● **SUPPLIED MATERIAL**:

-- -- --

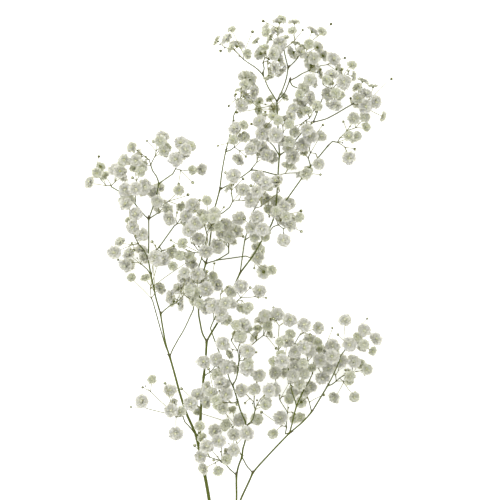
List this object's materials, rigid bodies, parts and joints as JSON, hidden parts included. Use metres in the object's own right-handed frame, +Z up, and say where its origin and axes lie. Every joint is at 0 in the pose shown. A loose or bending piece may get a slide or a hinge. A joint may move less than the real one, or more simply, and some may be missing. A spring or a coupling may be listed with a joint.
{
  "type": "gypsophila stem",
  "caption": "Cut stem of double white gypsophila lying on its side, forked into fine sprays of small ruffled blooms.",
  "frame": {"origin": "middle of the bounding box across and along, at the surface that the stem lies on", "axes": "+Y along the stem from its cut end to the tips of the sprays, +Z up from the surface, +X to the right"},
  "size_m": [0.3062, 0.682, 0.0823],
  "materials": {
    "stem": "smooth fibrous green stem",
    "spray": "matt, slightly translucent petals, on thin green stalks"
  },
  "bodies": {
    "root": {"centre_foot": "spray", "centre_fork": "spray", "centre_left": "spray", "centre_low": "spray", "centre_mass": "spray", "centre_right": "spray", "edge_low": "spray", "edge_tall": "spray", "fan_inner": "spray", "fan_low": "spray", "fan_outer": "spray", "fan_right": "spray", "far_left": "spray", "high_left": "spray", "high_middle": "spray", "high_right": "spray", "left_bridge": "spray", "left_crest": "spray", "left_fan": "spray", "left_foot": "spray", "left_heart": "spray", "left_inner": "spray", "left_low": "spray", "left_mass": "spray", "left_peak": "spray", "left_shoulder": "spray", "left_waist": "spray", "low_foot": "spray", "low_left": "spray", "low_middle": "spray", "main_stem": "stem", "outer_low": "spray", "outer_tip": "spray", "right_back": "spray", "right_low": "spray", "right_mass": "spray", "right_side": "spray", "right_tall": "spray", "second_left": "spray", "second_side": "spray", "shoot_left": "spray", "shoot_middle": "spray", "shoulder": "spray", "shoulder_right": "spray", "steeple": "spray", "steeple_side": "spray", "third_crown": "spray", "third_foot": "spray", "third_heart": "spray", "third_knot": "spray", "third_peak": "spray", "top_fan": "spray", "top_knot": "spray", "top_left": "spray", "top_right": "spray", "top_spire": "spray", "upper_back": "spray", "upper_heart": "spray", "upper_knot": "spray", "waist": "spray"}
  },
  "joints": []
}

-- -- --

● **TASK TO COMPLETE**: Exactly reproduce every line of the data above.

● **EXERCISE ANSWER**:
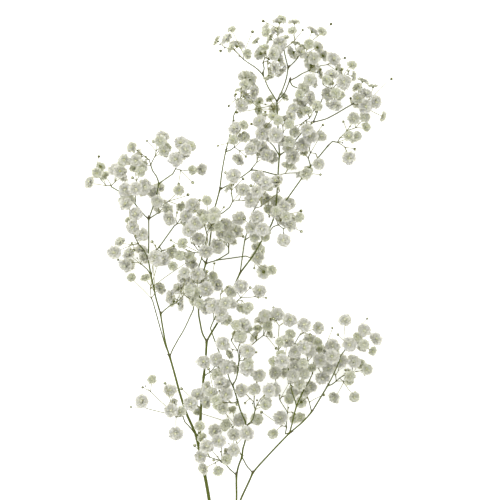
List this object's materials, rigid bodies, parts and joints as JSON, hidden parts included. Use metres in the object's own right-handed frame, +Z up, and say where its origin and axes lie. Every joint is at 0 in the pose shown. A loose or bending piece may get a slide or a hinge. A joint may move less than the real one, or more simply, and some may be missing. A spring or a coupling may be listed with a joint.
{
  "type": "gypsophila stem",
  "caption": "Cut stem of double white gypsophila lying on its side, forked into fine sprays of small ruffled blooms.",
  "frame": {"origin": "middle of the bounding box across and along, at the surface that the stem lies on", "axes": "+Y along the stem from its cut end to the tips of the sprays, +Z up from the surface, +X to the right"},
  "size_m": [0.3062, 0.682, 0.0823],
  "materials": {
    "stem": "smooth fibrous green stem",
    "spray": "matt, slightly translucent petals, on thin green stalks"
  },
  "bodies": {
    "root": {"centre_foot": "spray", "centre_fork": "spray", "centre_left": "spray", "centre_low": "spray", "centre_mass": "spray", "centre_right": "spray", "edge_low": "spray", "edge_tall": "spray", "fan_inner": "spray", "fan_low": "spray", "fan_outer": "spray", "fan_right": "spray", "far_left": "spray", "high_left": "spray", "high_middle": "spray", "high_right": "spray", "left_bridge": "spray", "left_crest": "spray", "left_fan": "spray", "left_foot": "spray", "left_heart": "spray", "left_inner": "spray", "left_low": "spray", "left_mass": "spray", "left_peak": "spray", "left_shoulder": "spray", "left_waist": "spray", "low_foot": "spray", "low_left": "spray", "low_middle": "spray", "main_stem": "stem", "outer_low": "spray", "outer_tip": "spray", "right_back": "spray", "right_low": "spray", "right_mass": "spray", "right_side": "spray", "right_tall": "spray", "second_left": "spray", "second_side": "spray", "shoot_left": "spray", "shoot_middle": "spray", "shoulder": "spray", "shoulder_right": "spray", "steeple": "spray", "steeple_side": "spray", "third_crown": "spray", "third_foot": "spray", "third_heart": "spray", "third_knot": "spray", "third_peak": "spray", "top_fan": "spray", "top_knot": "spray", "top_left": "spray", "top_right": "spray", "top_spire": "spray", "upper_back": "spray", "upper_heart": "spray", "upper_knot": "spray", "waist": "spray"}
  },
  "joints": []
}